## RECORDED INFORMATION
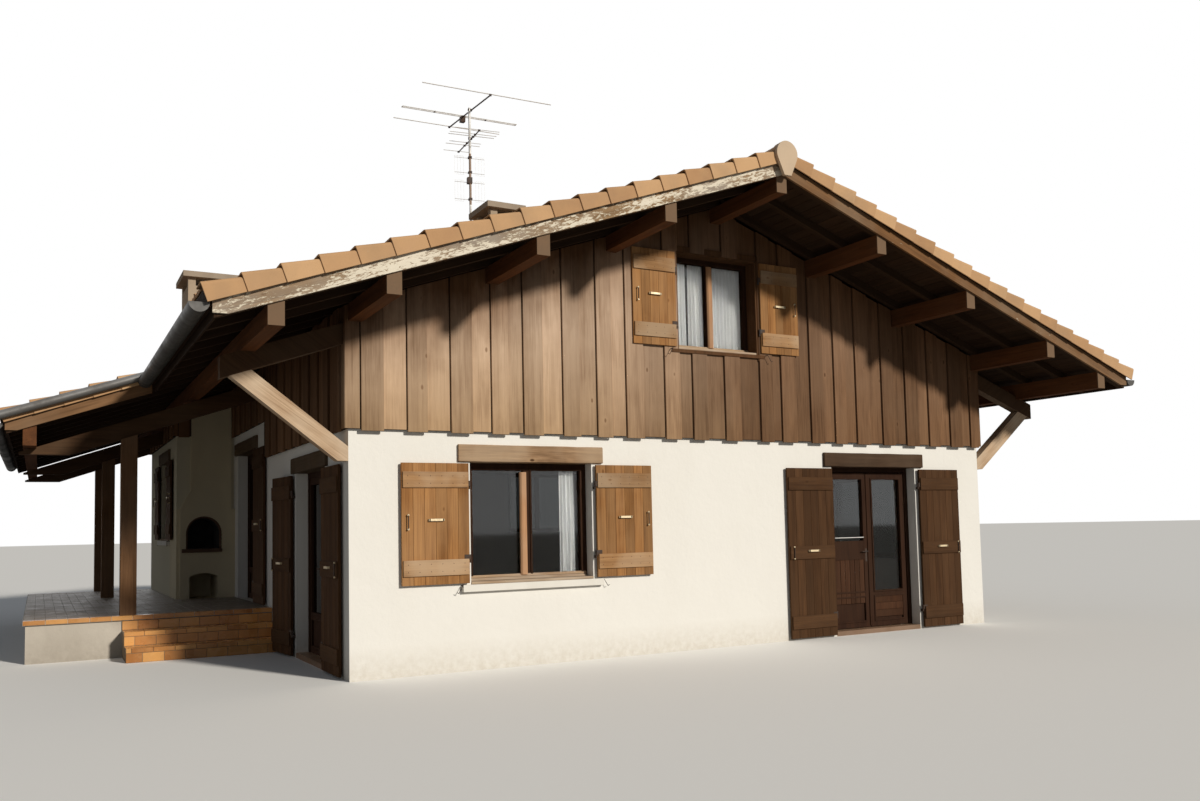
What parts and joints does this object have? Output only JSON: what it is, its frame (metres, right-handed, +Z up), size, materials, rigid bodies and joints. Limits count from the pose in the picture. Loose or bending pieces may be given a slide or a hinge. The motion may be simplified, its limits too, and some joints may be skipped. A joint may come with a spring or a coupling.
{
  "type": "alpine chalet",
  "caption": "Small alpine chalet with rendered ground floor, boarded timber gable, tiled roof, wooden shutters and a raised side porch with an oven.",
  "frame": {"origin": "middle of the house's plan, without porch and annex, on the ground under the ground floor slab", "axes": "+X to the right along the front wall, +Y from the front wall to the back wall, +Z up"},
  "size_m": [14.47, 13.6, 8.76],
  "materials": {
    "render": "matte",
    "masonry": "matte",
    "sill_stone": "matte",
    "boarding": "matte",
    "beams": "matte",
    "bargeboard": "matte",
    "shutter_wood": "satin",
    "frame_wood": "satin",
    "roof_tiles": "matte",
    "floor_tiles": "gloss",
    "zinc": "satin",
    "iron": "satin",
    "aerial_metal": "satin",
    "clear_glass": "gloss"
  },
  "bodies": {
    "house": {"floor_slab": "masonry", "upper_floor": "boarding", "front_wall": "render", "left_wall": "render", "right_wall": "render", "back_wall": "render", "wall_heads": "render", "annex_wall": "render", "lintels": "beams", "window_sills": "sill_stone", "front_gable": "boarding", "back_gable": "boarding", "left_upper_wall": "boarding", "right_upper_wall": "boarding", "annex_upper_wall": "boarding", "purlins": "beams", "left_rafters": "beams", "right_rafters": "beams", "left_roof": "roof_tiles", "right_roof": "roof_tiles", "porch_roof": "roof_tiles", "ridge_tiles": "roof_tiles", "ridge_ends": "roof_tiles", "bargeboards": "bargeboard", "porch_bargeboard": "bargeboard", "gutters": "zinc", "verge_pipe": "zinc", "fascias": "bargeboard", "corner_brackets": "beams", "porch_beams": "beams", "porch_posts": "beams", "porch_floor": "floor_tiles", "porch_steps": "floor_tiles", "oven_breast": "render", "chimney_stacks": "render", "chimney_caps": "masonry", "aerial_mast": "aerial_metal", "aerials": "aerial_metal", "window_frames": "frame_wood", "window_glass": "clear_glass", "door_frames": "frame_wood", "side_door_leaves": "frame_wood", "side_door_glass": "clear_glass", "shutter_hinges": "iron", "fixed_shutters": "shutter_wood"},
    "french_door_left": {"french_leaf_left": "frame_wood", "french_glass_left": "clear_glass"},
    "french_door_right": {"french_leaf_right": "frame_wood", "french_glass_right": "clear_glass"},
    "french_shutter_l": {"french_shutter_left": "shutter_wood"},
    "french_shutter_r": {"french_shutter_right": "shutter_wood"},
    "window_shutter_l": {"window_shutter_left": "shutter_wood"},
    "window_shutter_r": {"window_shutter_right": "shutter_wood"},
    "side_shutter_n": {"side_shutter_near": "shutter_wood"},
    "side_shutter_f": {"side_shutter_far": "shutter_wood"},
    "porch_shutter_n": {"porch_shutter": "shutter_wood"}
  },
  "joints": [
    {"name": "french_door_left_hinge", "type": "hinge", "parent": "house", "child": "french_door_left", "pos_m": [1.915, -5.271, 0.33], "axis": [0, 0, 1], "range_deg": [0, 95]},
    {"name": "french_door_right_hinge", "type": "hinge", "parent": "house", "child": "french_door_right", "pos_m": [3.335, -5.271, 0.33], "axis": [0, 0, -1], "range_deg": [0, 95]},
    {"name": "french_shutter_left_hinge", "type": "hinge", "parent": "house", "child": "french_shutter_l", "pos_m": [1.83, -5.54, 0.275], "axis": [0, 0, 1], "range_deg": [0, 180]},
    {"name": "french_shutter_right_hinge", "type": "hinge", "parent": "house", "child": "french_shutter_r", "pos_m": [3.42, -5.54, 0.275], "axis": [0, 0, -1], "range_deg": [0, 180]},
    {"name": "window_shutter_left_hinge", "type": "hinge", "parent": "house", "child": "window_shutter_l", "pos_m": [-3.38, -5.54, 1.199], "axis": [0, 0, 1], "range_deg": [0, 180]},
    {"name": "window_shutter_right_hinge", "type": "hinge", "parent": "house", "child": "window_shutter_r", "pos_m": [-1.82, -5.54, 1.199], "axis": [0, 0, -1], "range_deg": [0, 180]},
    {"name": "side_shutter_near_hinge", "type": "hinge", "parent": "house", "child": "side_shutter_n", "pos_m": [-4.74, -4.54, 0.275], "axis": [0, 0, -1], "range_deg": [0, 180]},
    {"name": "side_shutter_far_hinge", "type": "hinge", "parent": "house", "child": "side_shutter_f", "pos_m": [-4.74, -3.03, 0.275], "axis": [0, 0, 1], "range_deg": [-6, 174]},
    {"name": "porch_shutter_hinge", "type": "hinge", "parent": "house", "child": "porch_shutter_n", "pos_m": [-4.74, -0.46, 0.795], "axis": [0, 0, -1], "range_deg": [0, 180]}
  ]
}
* * *
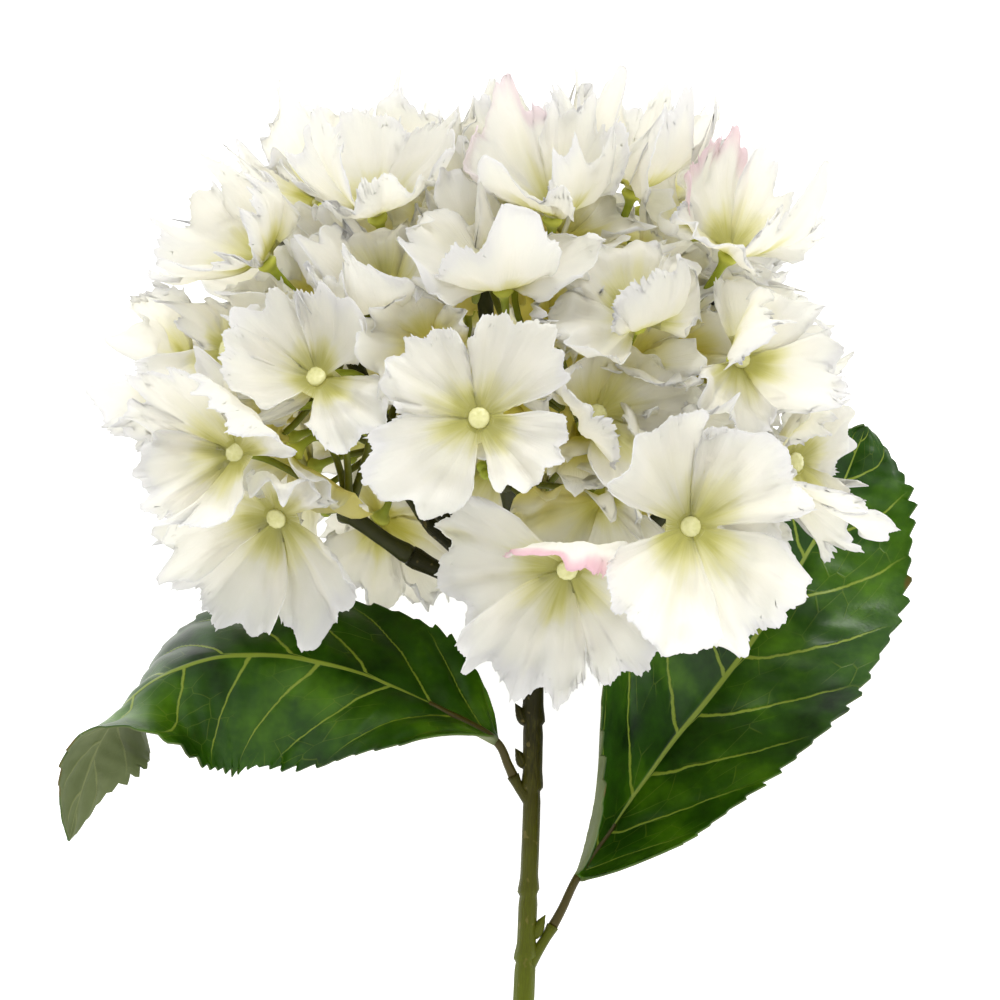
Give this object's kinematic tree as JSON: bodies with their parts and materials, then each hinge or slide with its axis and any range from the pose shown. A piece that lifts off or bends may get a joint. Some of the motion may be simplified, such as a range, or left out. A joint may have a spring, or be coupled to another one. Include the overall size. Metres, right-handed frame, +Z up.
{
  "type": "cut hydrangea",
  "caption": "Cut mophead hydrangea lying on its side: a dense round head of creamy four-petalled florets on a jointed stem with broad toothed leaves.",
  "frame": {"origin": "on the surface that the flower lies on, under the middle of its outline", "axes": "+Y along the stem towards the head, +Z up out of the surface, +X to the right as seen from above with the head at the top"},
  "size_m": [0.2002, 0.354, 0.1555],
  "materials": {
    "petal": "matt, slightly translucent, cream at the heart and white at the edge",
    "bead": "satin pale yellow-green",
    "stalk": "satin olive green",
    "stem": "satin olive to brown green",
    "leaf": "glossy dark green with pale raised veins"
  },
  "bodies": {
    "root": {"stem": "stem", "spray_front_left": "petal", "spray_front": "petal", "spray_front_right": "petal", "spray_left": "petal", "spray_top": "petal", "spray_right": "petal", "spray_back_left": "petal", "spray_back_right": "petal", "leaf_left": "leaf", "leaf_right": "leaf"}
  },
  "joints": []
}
...
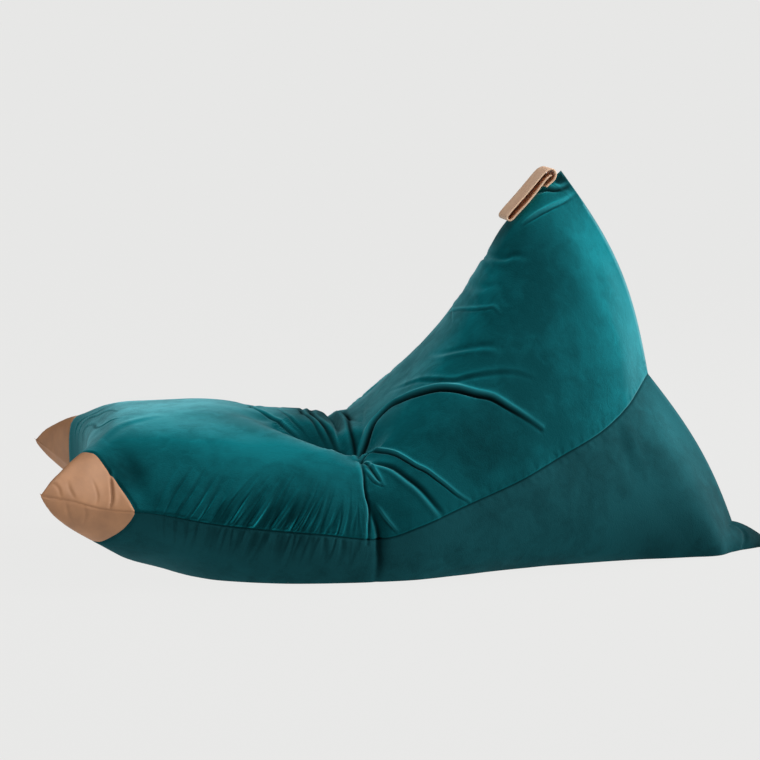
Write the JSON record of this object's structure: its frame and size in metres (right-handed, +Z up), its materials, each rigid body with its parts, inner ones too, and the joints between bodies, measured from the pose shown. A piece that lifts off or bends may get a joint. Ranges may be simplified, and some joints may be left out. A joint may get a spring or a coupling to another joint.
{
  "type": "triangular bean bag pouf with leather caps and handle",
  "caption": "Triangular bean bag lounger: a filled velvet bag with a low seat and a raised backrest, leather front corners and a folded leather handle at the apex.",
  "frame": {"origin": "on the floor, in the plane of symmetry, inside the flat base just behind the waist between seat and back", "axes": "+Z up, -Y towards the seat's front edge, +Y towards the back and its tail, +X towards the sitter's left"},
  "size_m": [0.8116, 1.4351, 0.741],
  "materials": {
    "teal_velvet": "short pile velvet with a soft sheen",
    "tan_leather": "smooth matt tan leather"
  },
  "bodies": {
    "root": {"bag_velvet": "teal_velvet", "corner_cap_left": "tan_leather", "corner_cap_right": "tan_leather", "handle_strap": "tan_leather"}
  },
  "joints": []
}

## PROBLEM DESCRIPTION
Determine the count of lines in the data above with the string "each" in them, and give that count alone.

## RESULT BELOW
2